> _Task requirements_:
Copy each line that has the string "parts" somewhere in it.
**** Collected data ****
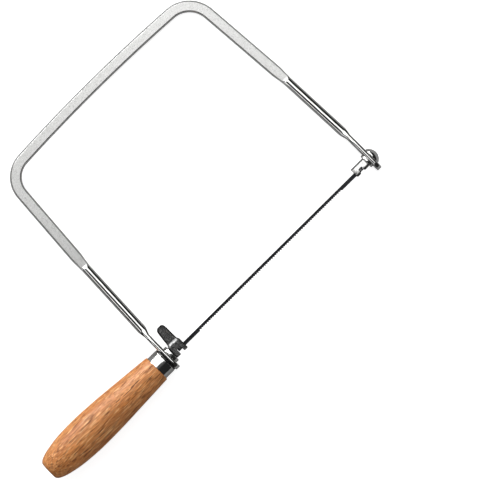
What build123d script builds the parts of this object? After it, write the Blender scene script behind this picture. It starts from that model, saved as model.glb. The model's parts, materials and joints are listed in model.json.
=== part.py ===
"""Coping saw with a round-bar bow, swivelling blade hooks and a turned wooden handle.

Work frame, in millimetres: X runs along the turning axis of handle and hooks, from the handle towards
the far end, Y runs from that axis to the back of the bow, and Z is square to the plane of the bow.
X is 0 on the inner face of the near arm of the bow. The finished parts are then laid down as the saw
lies on a bench: on the swell of its handle, the head of its far rivet and the back of its bow, Z up.
"""

from build123d import *
import os
from math import asin, cos, degrees, radians, sin, sqrt, tan

# ---- driving dimensions --------------------------------------------------------------------------

# Blade: pinned, 165 mm (6 1/2 inch) class.
PIN_SPACING = 161.0
PIN_RADIUS = 0.9
PIN_LENGTH = 6.0
BLADE_WIDTH = 2.6
BLADE_THICKNESS = 0.5
BLADE_OFFSET = -1.1          # the blade's middle lies a little below the turning axis
BLADE_PAST_PIN = 1.8
TOOTH_PITCH = 25.4 / 16
TOOTH_DEPTH = 0.75
TOOTH_COUNT = 80
TOOTH_FACE_RUN = 0.12        # along the blade, over the steep front of a tooth
GULLET_END = 0.45            # where the gullet's floor ends, as a part of the pitch
PIN_CHAMFER = 0.15

# Bow: one steel bar, round in the arms, pressed flat round the back, flattened to a tongue at each end.
BAR_DIAMETER = 6.0
FLAT_WIDTH = 7.6             # in the plane of the bow
FLAT_THICKNESS = 4.2         # across it
FLAT_EDGE_RADIUS = 1.2
BACK_HEIGHT = 156.4          # centre line of the back above the turning axis, at mid length
BACK_ARCH_RADIUS = 1150.0
SHOULDER_HEIGHT = 139.7
ROUND_FOOT_HEIGHT = 24.3
# The arms' centre lines differ a little: half span at the foot of the round bar, its lean in degrees,
# the height where the pressed flat ends, half span at the shoulder below the corner, corner radius.
NEAR_ARM_LINE = (89.35, 2.28, 78.5, 82.98, 16.8)
FAR_ARM_LINE = (89.62, 2.7, 73.5, 81.95, 18.5)
FLAT_RUN_OUT = 8.5           # length over which the flat narrows to the round
KNEE_WIDTH = 6.3             # in the plane of the bow, where the pressed face ends
KNEE_EDGE_RADIUS = 1.7
RAMP_LENGTH = 1.4            # step from the pressed face up to the round bar
NECK_HALF_SPAN = 89.9
NECK_HEIGHT = 19.0
NECK_WIDTH = 7.8
TONGUE_THICKNESS = 3.2
TONGUE_WIDTH = 10.5
TONGUE_TOP = 12.7
TONGUE_END = -9.3
TONGUE_END_RADIUS = 4.6
TONGUE_EDGE_RADIUS = 1.1
EYE_RADIUS = 2.58

# Stems that carry the hooks.
STEM_RADIUS = 2.5
STEM_CHAMFER = 0.6
RUNNING_CLEARANCE = 0.05
TANG_THICKNESS = 2.2
TANG_HEIGHT = 4.4
TANG_GAP = 0.2               # between a tang and the blade's end at its nearest
THREAD_PITCH = 0.8           # M5; the thread itself is left plain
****
> _Problem solution_:
What build123d script builds the parts of this object? After it, write the Blender scene script behind this picture. It starts from that model, saved as model.glb. The model's parts, materials and joints are listed in model.json.
X is 0 on the inner face of the near arm of the bow. The finished parts are then laid down as the saw